More officials from UNEB present further elucidated on negative correlations on performance in pre-entry exams attributed to subjects like History. They noted that this could be due to a growing trend by A-Level candidates to opt for those papers that were easier to pass hence gunning for grades rather than competencies that would build a good foundation for the studying Law. They therefore requested future researchers to further examine the relationship between any reported negative correlations and the History paper sat for. Other members of the audience further stressed the need to have well-trained teachers at all levels who would then equip students to become good candidates for professional shaping by Universities. The gap in facilitation between rural and urban schools was also noted as great contributor to the differences in quality of candidates eventually admitted to Higher Education Institutions.
The Chairperson of the day’s session and Dean-School of Statistics and Planning, College of Business and Management Sciences (CoBAMS) Dr. Atuhaire Leonard commended the former DVCAA Prof. Lillian Tibatemwa-Ekirikubinza for initiating the PhD dissemination series. “Quite a lot of research is being done in this University but not many of us get to learn what our peers are doing because we tend to publish in specialized journals,” he noted. He therefore commended the current DVCAA for carrying on the good tradition of according researchers a dissemination forum.
Regarding the day’s topic, Dr.

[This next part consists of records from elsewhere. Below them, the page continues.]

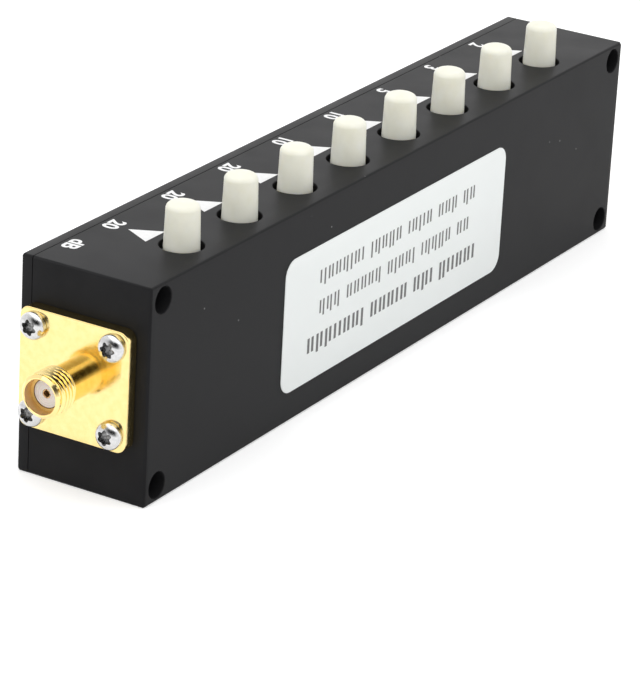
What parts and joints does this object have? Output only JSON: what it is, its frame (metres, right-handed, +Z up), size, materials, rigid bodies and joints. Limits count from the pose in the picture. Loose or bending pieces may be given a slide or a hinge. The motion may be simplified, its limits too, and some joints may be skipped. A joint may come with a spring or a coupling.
{
  "type": "step attenuator",
  "caption": "Long black aluminium box with a row of white push buttons on top and a gold threaded coaxial jack on each end.",
  "frame": {"origin": "middle of the case's underside", "axes": "+X along the case from the input jack to the output jack, +Y out of the side cover (-Y is the label face), +Z up out of the button face"},
  "size_m": [0.1554, 0.0211, 0.0385],
  "materials": {
    "case": "black anodised, satin",
    "cover_screw": "black oxide, satin",
    "circuit_board": "green solder mask",
    "screw": "bright, unpainted",
    "switch": "black moulded",
    "plunger": "natural moulded",
    "button_cap": "cream white, semi-gloss moulded",
    "gold_plate": "gold plated brass, polished",
    "insulator": "white fluoropolymer",
    "label": "white coated sticker"
  },
  "bodies": {
    "case": {"housing": "case", "side_cover": "case", "cover_screw_1": "cover_screw", "cover_screw_2": "cover_screw", "cover_screw_3": "cover_screw", "cover_screw_4": "cover_screw", "cover_screw_5": "cover_screw", "cover_screw_6": "cover_screw", "circuit_board": "circuit_board", "board_screw_1": "screw", "board_screw_2": "screw", "board_screw_3": "screw", "board_screw_4": "screw", "switch_1": "switch", "switch_2": "switch", "switch_3": "switch", "switch_4": "switch", "switch_5": "switch", "switch_6": "switch", "switch_7": "switch", "switch_8": "switch", "return_spring_1": "screw", "return_spring_2": "screw", "return_spring_3": "screw", "return_spring_4": "screw", "return_spring_5": "screw", "return_spring_6": "screw", "return_spring_7": "screw", "return_spring_8": "screw", "input_jack": "gold_plate", "input_insulator": "insulator", "input_contact": "gold_plate", "input_flange_screw_1": "screw", "input_flange_screw_2": "screw", "input_flange_screw_3": "screw", "input_flange_screw_4": "screw", "output_jack": "gold_plate", "output_insulator": "insulator", "output_contact": "gold_plate", "output_flange_screw_1": "screw", "output_flange_screw_2": "screw", "output_flange_screw_3": "screw", "output_flange_screw_4": "screw", "label": "label"},
    "button_1": {"plunger_1": "plunger", "button_cap_1": "button_cap"},
    "button_2": {"plunger_2": "plunger", "button_cap_2": "button_cap"},
    "button_3": {"plunger_3": "plunger", "button_cap_3": "button_cap"},
    "button_4": {"plunger_4": "plunger", "button_cap_4": "button_cap"},
    "button_5": {"plunger_5": "plunger", "button_cap_5": "button_cap"},
    "button_6": {"plunger_6": "plunger", "button_cap_6": "button_cap"},
    "button_7": {"plunger_7": "plunger", "button_cap_7": "button_cap"},
    "button_8": {"plunger_8": "plunger", "button_cap_8": "button_cap"}
  },
  "joints": [
    {"name": "button_1_press", "type": "slide", "parent": "case", "child": "button_1", "axis": [0, 0, -1], "range_m": [0, 0.0025], "stiffness_N_per_m": 400, "springref_m": -0.0015, "deforming": ["return_spring_1"]},
    {"name": "button_2_press", "type": "slide", "parent": "case", "child": "button_2", "axis": [0, 0, -1], "range_m": [0, 0.0025], "stiffness_N_per_m": 400, "springref_m": -0.0015, "deforming": ["return_spring_2"]},
    {"name": "button_3_press", "type": "slide", "parent": "case", "child": "button_3", "axis": [0, 0, -1], "range_m": [0, 0.0025], "stiffness_N_per_m": 400, "springref_m": -0.0015, "deforming": ["return_spring_3"]},
    {"name": "button_4_press", "type": "slide", "parent": "case", "child": "button_4", "axis": [0, 0, -1], "range_m": [0, 0.0025], "stiffness_N_per_m": 400, "springref_m": -0.0015, "deforming": ["return_spring_4"]},
    {"name": "button_5_press", "type": "slide", "parent": "case", "child": "button_5", "axis": [0, 0, -1], "range_m": [0, 0.0025], "stiffness_N_per_m": 400, "springref_m": -0.0015, "deforming": ["return_spring_5"]},
    {"name": "button_6_press", "type": "slide", "parent": "case", "child": "button_6", "axis": [0, 0, -1], "range_m": [0, 0.0025], "stiffness_N_per_m": 400, "springref_m": -0.0015, "deforming": ["return_spring_6"]},
    {"name": "button_7_press", "type": "slide", "parent": "case", "child": "button_7", "axis": [0, 0, -1], "range_m": [0, 0.0025], "stiffness_N_per_m": 400, "springref_m": -0.0015, "deforming": ["return_spring_7"]},
    {"name": "button_8_press", "type": "slide", "parent": "case", "child": "button_8", "axis": [0, 0, -1], "range_m": [0, 0.0025], "stiffness_N_per_m": 400, "springref_m": -0.0015, "deforming": ["return_spring_8"]}
  ]
}
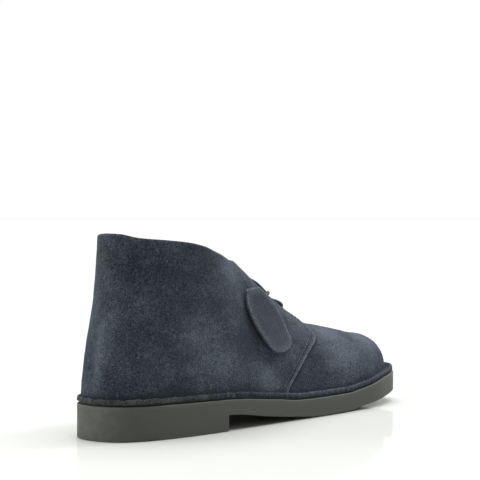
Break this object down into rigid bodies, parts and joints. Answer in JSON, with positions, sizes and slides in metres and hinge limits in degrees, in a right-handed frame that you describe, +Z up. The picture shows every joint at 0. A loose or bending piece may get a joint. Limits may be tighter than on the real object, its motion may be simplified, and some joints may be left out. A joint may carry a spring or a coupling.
{
  "type": "chukka boot",
  "caption": "Ankle-high unlined suede chukka boot for the right foot, with a turned-out stitched edge, a flat rubber sole, laces over an open throat and a blank suede fob.",
  "frame": {"origin": "middle of the boot's footprint, on the floor it stands on", "axes": "+X from the heel to the toe, +Y towards the inner (medial) side of the right foot, +Z up"},
  "size_m": [0.298, 0.0978, 0.1266],
  "materials": {
    "rubber": "matt moulded rubber, dark grey green",
    "midsole": "matt black thin midsole",
    "insole": "smooth tan leather sock",
    "suede": "napped navy suede, mottled",
    "lace": "round waxed cotton lace, dark navy",
    "fob": "napped navy suede, pale worn edges"
  },
  "bodies": {
    "root": {"outsole": "rubber", "midsole": "midsole", "insole": "insole", "upper": "suede", "tongue": "suede", "lace_bar_lower": "lace", "lace_bar_top": "lace", "fob": "fob"}
  },
  "joints": []
}
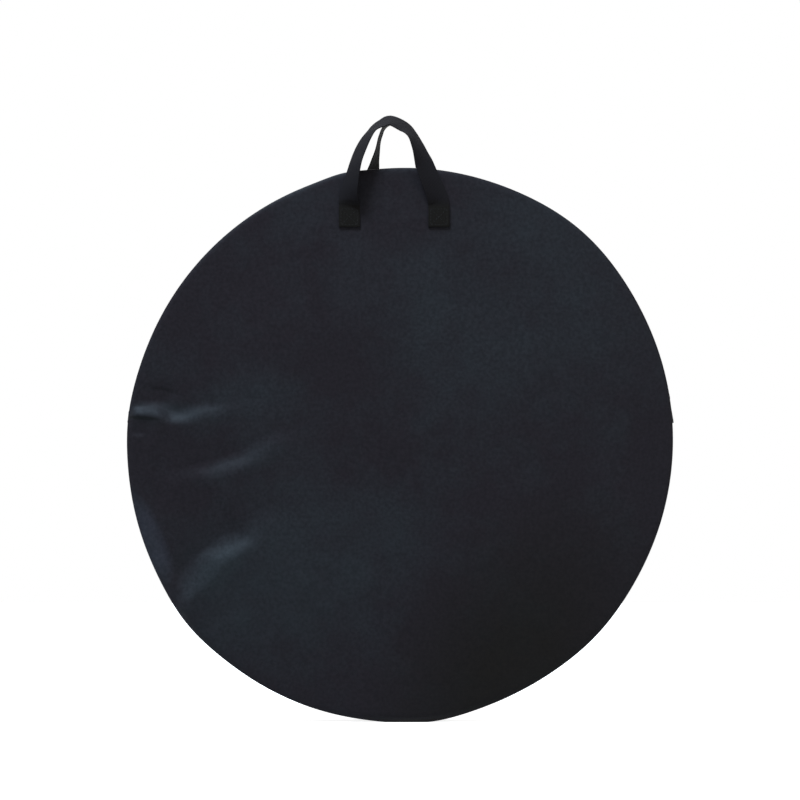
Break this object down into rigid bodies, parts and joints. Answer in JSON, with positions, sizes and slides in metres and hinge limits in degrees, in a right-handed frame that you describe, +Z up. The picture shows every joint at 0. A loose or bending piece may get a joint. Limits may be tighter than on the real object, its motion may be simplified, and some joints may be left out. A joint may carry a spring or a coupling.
{
  "type": "bike wheel bag",
  "caption": "Slim round padded bag for a bicycle wheel, with a zip round its upper half, a front that folds down and a webbing carrying loop on each side.",
  "frame": {"origin": "on the floor, below the middle of the bag's bounding box", "axes": "+Z up, +X to the right as seen from the front, the front panel faces -Y"},
  "size_m": [0.7318, 0.0985, 0.8099],
  "materials": {
    "cloth": "satin",
    "foam": "matte",
    "lining": "satin",
    "webbing": "satin",
    "zip_tape": "matte",
    "zip_coil": "satin",
    "hub_patch": "satin",
    "black_metal": "satin"
  },
  "bodies": {
    "bag": {"back_panel": "cloth", "back_padding": "foam", "back_lining": "lining", "hub_patch_back": "hub_patch", "front_panel": "cloth", "front_padding": "foam", "front_lining": "lining", "hub_patch_front": "hub_patch", "gusset": "cloth", "gusset_lining": "lining", "back_zip_tape": "zip_tape", "back_zip_coil": "zip_coil", "right_zip_end_tape": "zip_tape", "right_zip_end_coil": "zip_coil", "left_zip_end_tape": "zip_tape", "left_zip_end_coil": "zip_coil", "zip_end_tab_right": "webbing", "zip_end_tab_left": "webbing", "zip_top_stop_front": "black_metal", "zip_top_stop_back": "black_metal", "zip_bottom_stop": "black_metal", "back_binding": "webbing", "front_binding": "webbing", "rear_handle_end_left": "webbing", "rear_handle_end_right": "webbing"},
    "flap": {"flap_panel": "cloth", "flap_padding": "foam", "flap_lining": "lining", "flap_binding": "webbing", "front_zip_tape": "zip_tape", "front_zip_coil": "zip_coil", "front_handle_end_left": "webbing", "front_handle_end_right": "webbing"},
    "front_handle": {"front_handle": "webbing"},
    "rear_handle": {"rear_handle": "webbing"},
    "slider": {"zip_slider": "black_metal"},
    "pull": {"pull_tab": "black_metal"}
  },
  "joints": [
    {"name": "front_fold", "type": "hinge", "parent": "bag", "child": "flap", "pos_m": [0, -0.0356, 0.44535], "axis": [1, 0, 0], "range_deg": [0, 150]},
    {"name": "front_handle_swing", "type": "hinge", "parent": "flap", "child": "front_handle", "pos_m": [-0.0084, -0.02918, 0.6861], "axis": [1, 0, 0], "range_deg": [0, 130]},
    {"name": "rear_handle_swing", "type": "hinge", "parent": "bag", "child": "rear_handle", "pos_m": [-0.0084, 0.02918, 0.6861], "axis": [-1, 0, 0], "range_deg": [0, 130]},
    {"name": "zip_travel", "type": "hinge", "parent": "bag", "child": "slider", "pos_m": [0.0025, 0, 0.37385], "axis": [0, -1, 0], "range_deg": [0, 160.77]},
    {"name": "pull_swing", "type": "hinge", "parent": "slider", "child": "pull", "pos_m": [0.35971, 0, 0.43436], "axis": [0, -1, 0], "range_deg": [0, 160]}
  ]
}
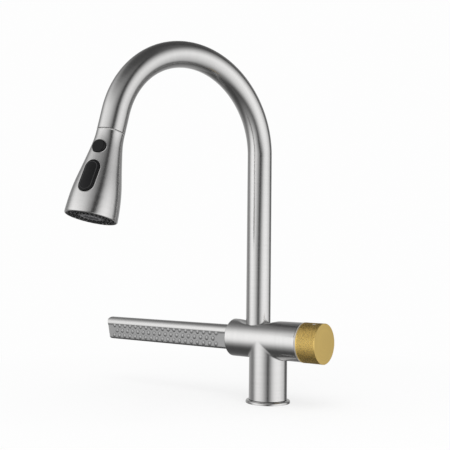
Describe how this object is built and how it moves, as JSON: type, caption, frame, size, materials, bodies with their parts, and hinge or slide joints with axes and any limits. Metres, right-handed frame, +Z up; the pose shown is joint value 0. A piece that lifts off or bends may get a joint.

Atuhaire noted that “it would be interesting to find out how competencies required for all other different programmes in the University do predict performance once students have been admitted. This research is something that can be replicated across other programmes and we look forward to this.” He concluded the day’s proceedings by thanking the Presenter, audience, discussant-Dr. Pido and other officials from UNEB for contributing to the topic.